Cerrar la puerta...




Cerrar la puerta de la habitación, encender unas cuantas velas entre el aroma cautivante y vívido del sándalo, y sentarse en un rincón a escuchar a Arvo Pärt, mientras afuera llueve y hace frío.

Cada nota, desperdigada, lanzada con una delicadeza terrible, responde a una continuidad. La música de Arvo Pärt es lenguaje tenso y dúctil como el aire, sus composiciones sacras para piano representan el consuelo último de quien hoy ha decidido indagar sobre sus palabras. Estoy envuelto en unas sábanas, tal vez dispuesto a reconocer que el amor es un camino proporcionalmente incapaz de ser recorrido, que la poesía no es un manantial sereno e inagotable, sino que se ahonda en turbulencias que, luego, la aclaran como un espejo. El aire es Für Alina, composición instrumental de 1976. El aire está tatuado de un gesto olvidado, de una sensibilidad remota y a la vez cercana. El piano está en mis oídos, desde el exterior al interior viene la música como un hálito fresco, sin requerimientos de ideas y utilidades vulgares. El piano y el violín donde Arvo Pärt compuso su Passacaglia me hunden en un tumultuoso misticismo: “la música es la melodía cuyo texto es el mundo”, sintió Schopenhauer; “hay música fresca con la que uno se desaltera”, confesó el Alexis de Marguerite Yourcenar.

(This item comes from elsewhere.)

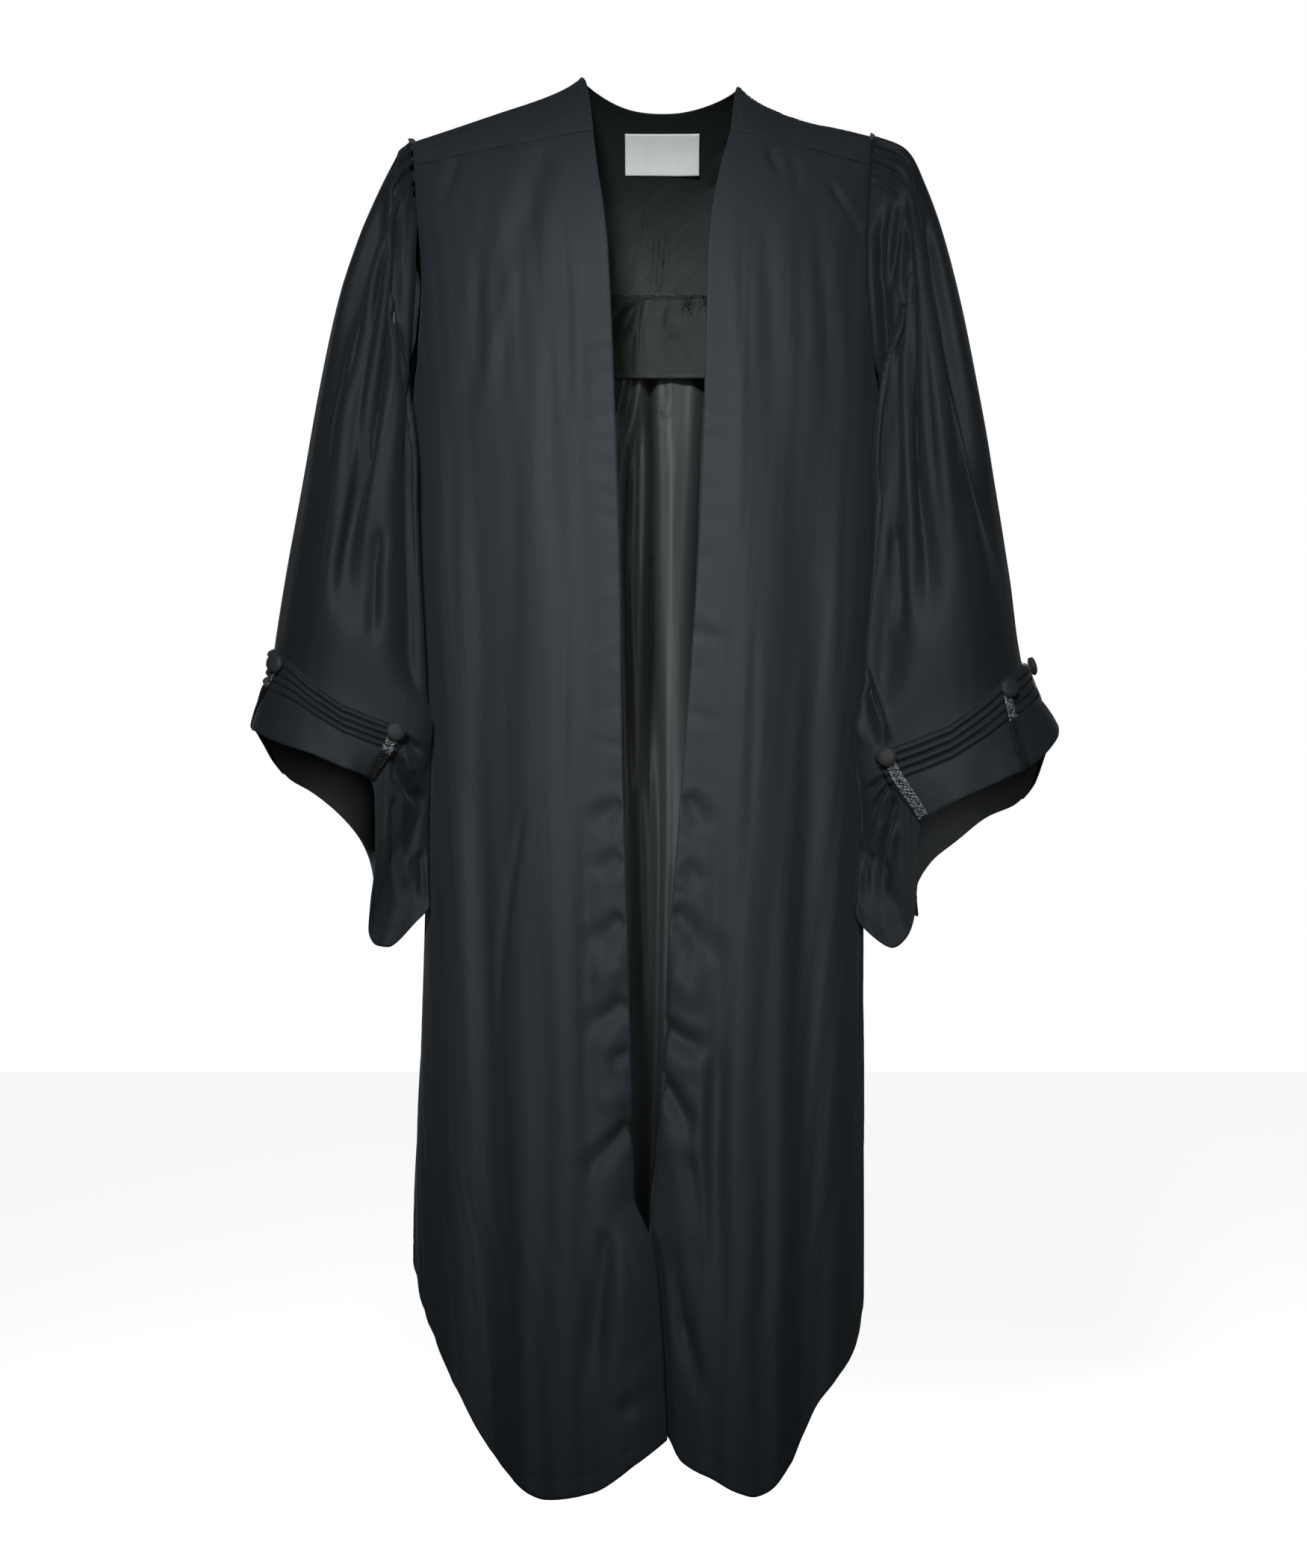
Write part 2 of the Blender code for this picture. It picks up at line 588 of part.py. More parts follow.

Yo habría querido que la armonía me cegara o me contuviera, que la brevedad de una nota, de un impulso sonoro acallara mis palabras. Yo habría querido superponerme con firmeza frente a lo denso, lo impasible, lo inalterable. El mundo se acumuló en un instante, luego de que una obra como Magnificat me revelara una persistencia sagrada en cada acto, en cada palabra: era un aroma denso que me aturdía mientras me aclaraba; era la demorada estación otoñal revelando un continuo transitar, una mirada perdida entre la multitud, la escasa importancia de alguien que lloraba mientras unos tantos cruzaban la calle. En esta hora de música, el mundo fue lo bastante sincero conmigo, me inclinó, en un sentido culpable de la emoción, a preguntarme si las cosas en su sosiego de objetos comunes, ambicionan tornarse en humo, en leve bruma, en tersa ola.

Escribir



Escribir el tiempo de la luz entre el follaje. Escribir la duración del tacto sobre la temblorosa carne del otro. Escribir que hay un recuerdo, vago, del ayer, y tras su aroma, el olvido tensando los hilos. Escribir que no hay un comienzo cierto ni un fin definible. Escribir que, secretamente, algo nos hiere y nos duele y nos purifica. Escribir para decir lo que se calla. Escribir para callar lo dicho, lo tantas veces ultrajado, lo desnudado, lo apartado de ti y de mí. Escribir porque las palabras re-velan este instante. Escribir porque al cerrar los ojos las palabras velan el tiempo en la luz de su eternidad. Escribir con palabras dictadas por los ojos. Escribir con la mirada, con el labio, degustando, contemplando. Escribir, porque escribiendo se fluye en el respirar, porque escribiendo el vuelo del pájaro de rama en rama se hace instante, temblor sonoro, palabra que transita en la piel.